In the situation where large amount of data need to be transferred one can make use of SPI FIFOs to speed up things. A good example of heavy traffic in embedded electronic project is the access to SD cards using SPI. Note that SD cards support SPI, but also provide a faster bus called SDIO. SDIO (also called SDMMC) is available on high-end STM32 devices and is a 6-wire bus.

 

6. Using FIFOs

The above approach to deal with SPI flags is perfectly valid, but far from being optimized. You cannot see this at low clock speed, but it becomes obvious if you speed up clock up to 6Mhz. You can do this by changing the baud rate prescaler settings in the BSP_SPI1_Init() function:

	// Set the baudrate to 48MHz /8 = 6MHz
	SPI1->CR1 |= 0x02 <<SPI_CR1_BR_Pos;

 

Capture the previous SPI transaction again. It is now faster with about 22µs for the whole thing to complete. Yet, you can see that a lot of time is lost between each byte transfer. That's an issue SPI FIFOs should be able to handle.

 

The code below is an attempt to speed up BSP_LPS25H_Read() function. The idea here is to fill TX_FIFO as soon as TXE is set, while reading from RX_FIFO as soon as RXNE is set:

void BSP_LPS25H_ReadFast(uint8_t register_address, uint8_t *buffer, uint8_t nbytes)
{
    uint8_t	ms_bit_msk;
    uint8_t	n_tx, n_rx;

    // Set the M/S bit depending on the number of byte to read
    if(nbytes > 1) 	ms_bit_msk = 0x40;
    else		ms_bit_msk = 0x00;

    // Set FIFO threshold to 1-byte
    SPI1->CR2 |= SPI_CR2_FRXTH;

    // Select slave (CS -> low)
    GPIOC->BSRR = GPIO_BSRR_BR_7;

    n_tx = nbytes + 1;    // Add 1 byte to take register address into account
    n_rx = nbytes + 1;

    while(n_rx>0)
    {
	// Write to TX_FIFO if possible
        if (((SPI1->SR & SPI_SR_TXE_Msk) != 0) & (n_tx > 0))
	{
	    if (n_tx == (nbytes+1))
	    {
		// If this is first byte, send register address
		*(__IO uint8_t *)&SPI1->DR = (register_address | 0x80 | ms_bit_msk);
	    }
	    else
	    {
		// Otherwise send zeros
		*(__IO uint8_t *)&SPI1->DR = 0x00;
	    }
	    n_tx--;
	}

	// Read from RX_FIFO if not empty
	if ((SPI1->SR & SPI_SR_RXNE_Msk) != 0)
	{
	    if (n_rx == (nbytes+1))
	    {
		// Dummy access to SPI_DR (first byte)
		*(__IO uint8_t *)&SPI1->DR;
	    }
	    else
	    {
		// Read from slave
		*buffer = *(__IO uint8_t *)&SPI1->DR;
		buffer++;
	    }
	    n_rx--;
	}
    }

    // Release slave (CS -> High)
    GPIOC->BSRR = GPIO_BSRR_BS_7;
}

 

In main(), replace BSP_LPS25H_Read() by BSP_LPS25H_ReadFast() when reading the sensor results. Watch how transaction now performs with the oscilloscope:

Surprisingly, the improvement is not that big. We can see that dead times are slightly shorter. Whole transaction now takes 17µs to complete. But still, we were expecting more...

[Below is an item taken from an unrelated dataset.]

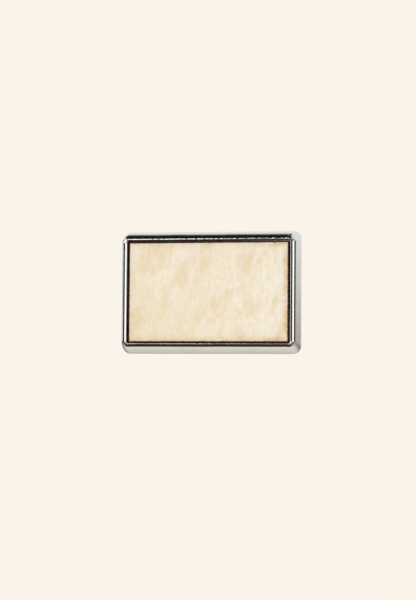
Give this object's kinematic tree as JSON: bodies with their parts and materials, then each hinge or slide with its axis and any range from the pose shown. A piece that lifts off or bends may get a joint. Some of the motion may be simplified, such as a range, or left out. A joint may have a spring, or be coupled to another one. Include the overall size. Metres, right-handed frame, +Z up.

As we're dealing with software handling of data and FIFOs, maybe could we try to involve some degree of compilation optimization. Build the very same program with -O1 optimization level and watch the result:

The clock now runs uninterrupted and the whole transaction takes less than 10µs to complete. Quite good indeed!

Well, you may now argue that calling for compiler optimization is quite an unfair and easy trick. You would be right...

You may also wonder how would have performed the first BSP_LPS25H_Read() function under the same optimization condition. Try for yourself! You'll see that transaction takes about 15µs. That's good, but still below the BSP_LPS25H_ReadFast() performance, and holes in the clock signal are back.

Actually, software management of the FIFOs implies speed limitations. The clean way to get full speed SPI transactions is to rely on hardware data transfer based on DMA. Well, this tutorial is long enough, so let's keep this for another time...

Do not forget to turn optimization level back to -O0 if you keep working on that project, and lower the clock speed for robustness.